From The Globe&Mail…

One psychological flaw that investors fall prey to is what’s known as the herding effect. That’s the tendency for people to mimic the actions of a larger group, whether those actions are rational or irrational.

This was famously demonstrated in a 1958 experiment by social psychologist Solomon Asch. He set up a study in which participants looked at a vertical line in one exhibit and were told to choose the line in the next exhibit that was the same length. The correct answer to this visual test was painfully obvious. But in instances where a number of fake participants were recruited and told to give the same wrong answer out loud, the unknowing participant would follow the herd and choose the incorrect answer more than one-third of the time.

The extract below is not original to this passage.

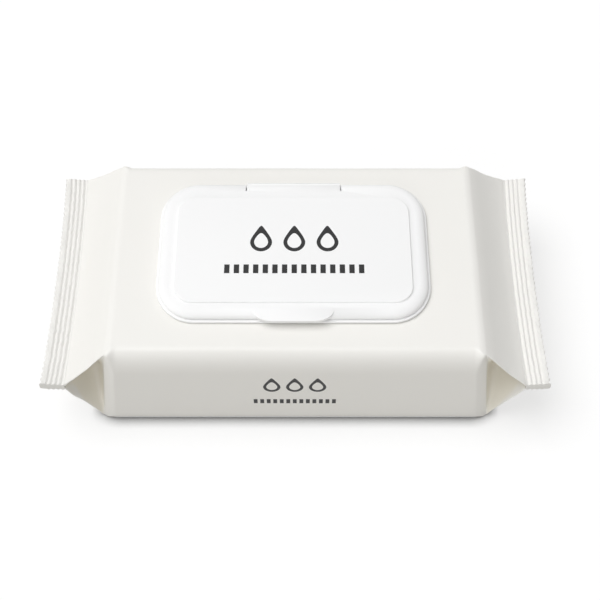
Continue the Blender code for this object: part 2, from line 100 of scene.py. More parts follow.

“Often times, people believe that the group is right. They think they must know something that I don’t know,” said Sarah Bull, a principal of the KJ Harrison private client services team. “Herd behaviour has really been a big element of financial history, both how markets have performed and how individual investors invest.”

What that means, she added, is that investors tend to do the wrong thing at the wrong time. “What we’re supposed to do is buy low and sell high, but what investors generally do is the exact opposite,” she said. “There’s a cost to being led astray.”

This cost is easily illustrated by the tech boom of a decade ago. Investors threw money at tech stocks. “Other people were doing it, the headlines were saying it, and so people followed that,” Ms. Bull said.